Pensei em escondê-lo, dar pra alguém, dizer que perdi. E assim fui deixando o golfinho num canto do quarto, junto com extratos de banco antigos, malas-diretas que esqueci de rasgar e clipes de papel que sempre surgem de não sei onde. Assim foi. Até o dia em que meu pai perguntou se eu tinha gostado do golfinho. Nem na TPM mais brava eu conseguiria dizer a verdade. Falei que amei e que ainda não tinha colocado no carro por falta de tempo.
No dia seguinte, transportei o golfinho até o carro, deixando tudo que encostava nele empesteado de um perfume inegavelmente feito para carros. Enquanto o pendurava, me senti mal por não tê-lo feito antes. Lembrei de tanta coisa que meu pai fez por mim, tanta coisa muito mais importante que um mero perfumador de carros.
Com cinco anos, quando fui atropelada, ele me segurou no colo e de tão nervoso e trêmulo, me deixou cair no chão novamente. Lá pros dez anos, me colocou de castigo incontáveis vezes e ensinou que vou pagar por tudo que fizer. Mais tarde, por ciúme e também por acreditar que estava me protegendo, não deixou que eu furasse a orelha antes dos 14, usasse batom antes dos 15, fosse a uma boate antes dos 16. E quando tinha 25, discuti porque queria dormir na casa do meu namorado. Entre gritos e muita discussão, começaram as lágrimas e ele disse algo que nunca esqueci:
- Quando você era pequena eu sabia como te proteger. Agora que cresceu não sei o que fazer.
Ele me abraçou rapidamente e sem jeito, como sempre faz, mas nunca mais tocou no assunto e aceitou minha decisão.

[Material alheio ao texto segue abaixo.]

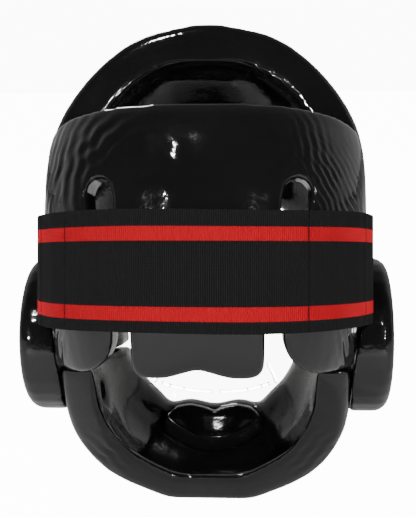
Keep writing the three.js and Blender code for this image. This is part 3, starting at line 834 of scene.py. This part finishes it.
cloth_layer = strap.data.uv_layers.new(name="cloth")
loop_vertex = np.zeros(len(strap.data.loops), dtype=int)
strap.data.loops.foreach_get("vertex_index", loop_vertex)
cloth_place = np.stack([along - STRAP_LENGTH / 2, up], axis=1)[loop_vertex]
cloth_layer.data.foreach_set("uv", cloth_place.ravel())
strap.data.uv_layers.active = cloth_layer
write_points(strap, moved(placed, FROM_UPRIGHT))
middle_face = strap.data.polygons[len(strap.data.polygons) // 2]
if middle_face.normal.y < 0:
    strap.data.flip_normals()

folded = strap.vertex_groups.new(name="folded_ends")
single = STRAP_THICK / (STRAP_THICK + FOLD_EXTRA)
for index, distance in enumerate(from_end):
    folded.add([index], 1.0 if distance < FOLD_LENGTH else single, "REPLACE")
activate(strap)
thick = strap.modifiers.new("thickness", "SOLIDIFY")
thick.thickness = STRAP_THICK + FOLD_EXTRA
thick.offset = 0
thick.vertex_group = folded.name
bpy.ops.object.modifier_apply(modifier=thick.name)
hem = strap.modifiers.new("soft_edge", "BEVEL")
hem.width = HEM_ROUND
hem.segments = HEM_STEPS
bpy.ops.object.modifier_apply(modifier=hem.name)
bpy.ops.object.shade_smooth_by_angle(angle=STRAP_SMOOTH)
finish_piece(strap, "strap", webbing_finish)
print(strap.name, "has", len(strap.data.polygons), "faces")

# %% [markdown]
# ## Hook tape
# A patch of hook tape on each side of the shell holds an end of the strap. Hardly any of it shows, so it is
# a soft copy of its solid, and its rough field of hooks is bump. The strap rests on the patches and on the
# panel.

# %% Hook tape
TAPE_BLACK = (0.012, 0.012, 0.013, 1)
TAPE_ROUGHNESS = 0.9
HOOK_SCALE = 900.0
HOOK_BUMP = 0.3 * MM

tape_finish, tape_tree, tape_shader = new_material("hook_tape_finish")
hooks = add_node(tape_tree, "ShaderNodeTexVoronoi")
hooks.inputs["Scale"].default_value = HOOK_SCALE
tape_tree.links.new(object_place(tape_tree), hooks.inputs["Vector"])
tape_tree.links.new(add_bump(tape_tree, hooks.outputs["Distance"], HOOK_BUMP), tape_shader.inputs["Normal"])
tape_shader.inputs["Base Color"].default_value = TAPE_BLACK
tape_shader.inputs["Roughness"].default_value = TAPE_ROUGHNESS

for side in ("left", "right"):
    patch = soft_copy(f"strap_patch_{side}", f"strap_patch_{side}_tape", voxel=0.5 * MM, rounds=3)
    finish_piece(patch, f"strap_patch_{side}", tape_finish)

Meu pai me ensinou a gostar do flamengo, a comer pão com uva, a amar macarrão. Torceu muito quando participei de uma corrida no colégio e me abraçou quando perdi. Se tornou uma pessoa mais divertida com o tempo e com a aceitação de que sou adulta. Anda meio surdo, continua marrento, gritão e xingão, mas é o homem que sempre esteve ao meu lado, amando e protegendo ao seu modo. E claro, como esquecer, o homem que meu deu aquele golfinho lindo, pendurado ali no meu retrovisor.